Neue Technologien erobern die Gesundheitsversorgung

Die digitalen Hilfsmittel in der Medizin sind auf dem Vormarsch. Bei aller Euphorie sollten aber die Bedürfnisse von Patientinnen und Patienten sowie von Ärztinnen und Ärzten nicht zu kurz kommen.

Künstliche Intelligenz, personalisierte Medizin, Operationsroboter – das ist keine Zukunftsmusik, sondern bereits Alltag in Schweizer Spitälern. Auch in der ambulanten Medizin kommen immer häufiger digitale Hilfsmittel zum Einsatz – wenn auch auf niedrigerer Stufe – beispielsweise in Form von Terminerinnerungen per SMS, Befundmitteilungen per E-Mail oder digitalen Formularen zur Anamnese. Möglich wäre noch viel mehr: Es gibt Apps zur Beobachtung des eigenen Suchtverhaltens oder als Ratgeber für Angehörige, elektronische Medikationspläne oder Chatbots zur Unterstützung der psychischen Gesundheit in schwierigen Lebenssituationen. Und Roboter können ältere Patientinnen und Patienten zu Hause unterstützen.

Die App auf Rezept
Die künftige Entwicklung geht weiter in Richtung digitalisierte Medizin. Apps könnten bei manchen Erkrankungen den Heilungsverlauf erwiesenermassen unterstützen. In Deutschland sind seit Oktober 2020 auch einzelne Apps auf Rezept erhältlich. Sie müssen allerdings als Medizinprodukt zugelassen, CE-zertifiziert und nach dem «Digitale-Versorgung-Gesetz» (DVG) als krankenversicherungspflichtig gelistet sein. Bisher aufgenommene Apps bieten Hilfe bei Tinnitus, bei bestimmten Angststörungen, Rückenschmerzen, Depressionen, beim Einnehmen von Medikamenten, Diabetes mellitus, Migräne oder Schwangerschaften.

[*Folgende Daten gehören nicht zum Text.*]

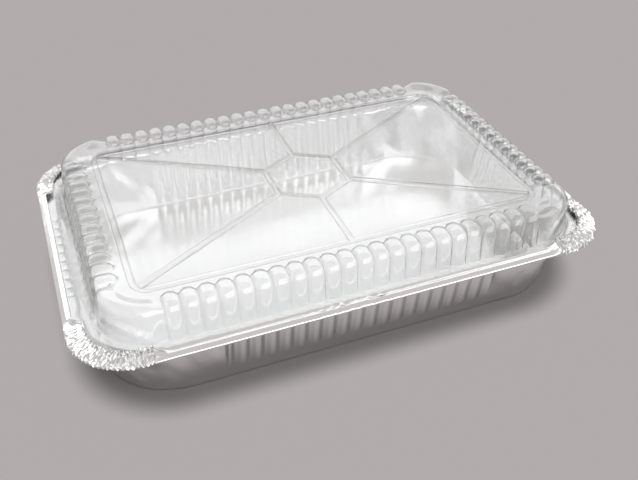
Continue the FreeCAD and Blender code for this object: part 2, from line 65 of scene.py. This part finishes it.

Patienten fehlt die digitale Kompetenz
Man darf aber nicht vergessen: Nicht alle Patientinnen und Patienten sind mit digitalen Geräten aufgewachsen und können sie intuitiv richtig nutzen. Gerade ältere Menschen haben oftmals nicht die digitale Kompetenz, um Apps oder digitale Hilfsmittel selbständig zu nutzen. Manche von ihnen haben kein Smartphone und auch keine E-Mail-Adresse, an die man zum Beispiel eine Impfbestätigung oder eine Überweisung schicken könnte. Gemäss dem Schweizer Dachverband Lesen und Schreiben hat etwa ein Viertel der Bevölkerung in der Schweiz nur geringe oder gar keine digitalen Grundkenntnisse. Rund 800’000 Erwachsene haben zusätzlich Mühe mit Lesen und Schreiben. Diese Patienten sind darauf angewiesen, dass sie weiterhin direkten oder telefonischen Kontakt zu ihrem Hausarzt, ihrer Hausärztin pflegen können.

Über 350’000 Apps wären zu überblicken
Auch Ärztinnen und Ärzte nutzen die digitalen Hilfsmittel zur Patientenbehandlung nur beschränkt. Gemäss einer Umfrage der Ärztevereinigung FMH schöpft knapp jeder siebte Arzt nach eigenen Angaben das gegenwärtige Potenzial der digitalen Gesundheitsversorgung aus. Die Befragten geben an, es sei schwierig den Überblick über die digitalen Gesundheitsanwendungen pro Krankheitsbild zu behalten. Das ist kein Wunder bei geschätzt über 350’000 Apps aus dem Gesundheitsbereich. Die Mehrheit der Befragten kannte viele der nützlichen Apps, nach denen gefragt wurde, nicht. Auch Angebote mit Chatbots, Videospielen oder Virtual-Reality-Lösungen waren den meisten noch nie konkret begegnet.

Wenn von der Digitalisierung in der medizinischen Grundversorgung die Rede ist, steht meistens die Technologie im Vordergrund. Besser wäre es jedoch, wenn die Bedürfnisse der Patientinnen und Patienten sowie der Ärztinnen und Ärzte im Mittelpunkt stünden. Das bedeutet möglicherweise, dass das direkte Gespräch zwischen Patient und Arzt immer noch eine tragende Rolle spielt; und dass digitale Werkzeuge nur ganz gezielt eingesetzt werden, wo es sinnvoll ist. Bisher handeln die einzelnen Akteure losgelöst voneinander. Es fehlt eine übergeordnete Koordination, die unter anderem die Frage beantwortet: Was brauchen wir eigentlich?

Bildlegende

Nicht alle Patientinnen und Patienten können Apps oder digitale Hilfsmittel intuitiv richtig nutzen.